**EXERCISE REQUIREMENTS**
Go over the entries below line by line, copying each one that contains the word "materials".

**DATA ENTRIES**
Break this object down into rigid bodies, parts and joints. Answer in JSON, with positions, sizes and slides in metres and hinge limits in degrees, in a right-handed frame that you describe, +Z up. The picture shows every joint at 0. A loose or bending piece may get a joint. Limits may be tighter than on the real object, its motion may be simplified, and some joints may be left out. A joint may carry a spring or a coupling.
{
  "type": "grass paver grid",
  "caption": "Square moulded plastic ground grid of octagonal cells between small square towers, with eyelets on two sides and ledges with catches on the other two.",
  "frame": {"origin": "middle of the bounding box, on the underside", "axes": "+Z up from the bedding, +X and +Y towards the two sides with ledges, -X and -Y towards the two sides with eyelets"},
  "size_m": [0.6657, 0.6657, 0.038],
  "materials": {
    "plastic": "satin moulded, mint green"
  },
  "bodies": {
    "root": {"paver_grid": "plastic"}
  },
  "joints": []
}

...

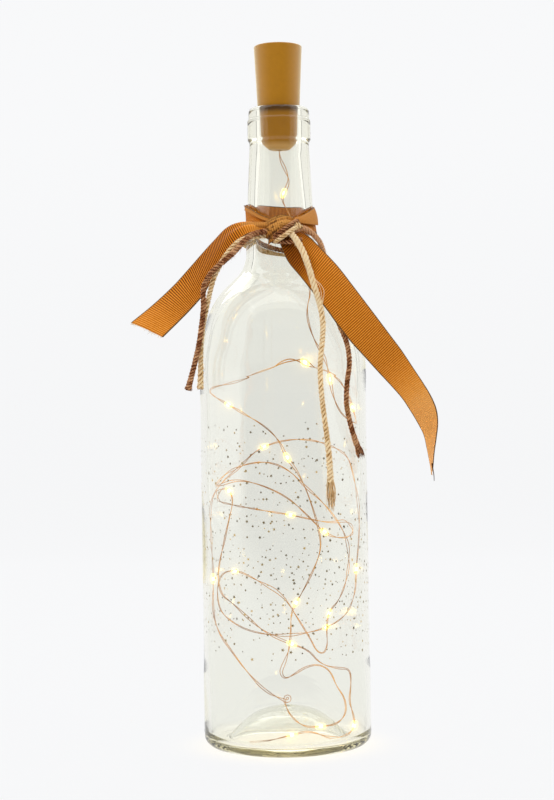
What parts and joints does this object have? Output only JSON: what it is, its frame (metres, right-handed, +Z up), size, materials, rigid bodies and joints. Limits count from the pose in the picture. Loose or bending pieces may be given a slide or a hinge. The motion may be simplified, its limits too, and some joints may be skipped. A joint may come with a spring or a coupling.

**FULL RESPONSE**
  "materials": {
What parts and joints does this object have? Output only JSON: what it is, its frame (metres, right-handed, +Z up), size, materials, rigid bodies and joints. Limits count from the pose in the picture. Loose or bending pieces may be given a slide or a hinge. The motion may be simplified, its limits too, and some joints may be skipped. A joint may come with a spring or a coupling.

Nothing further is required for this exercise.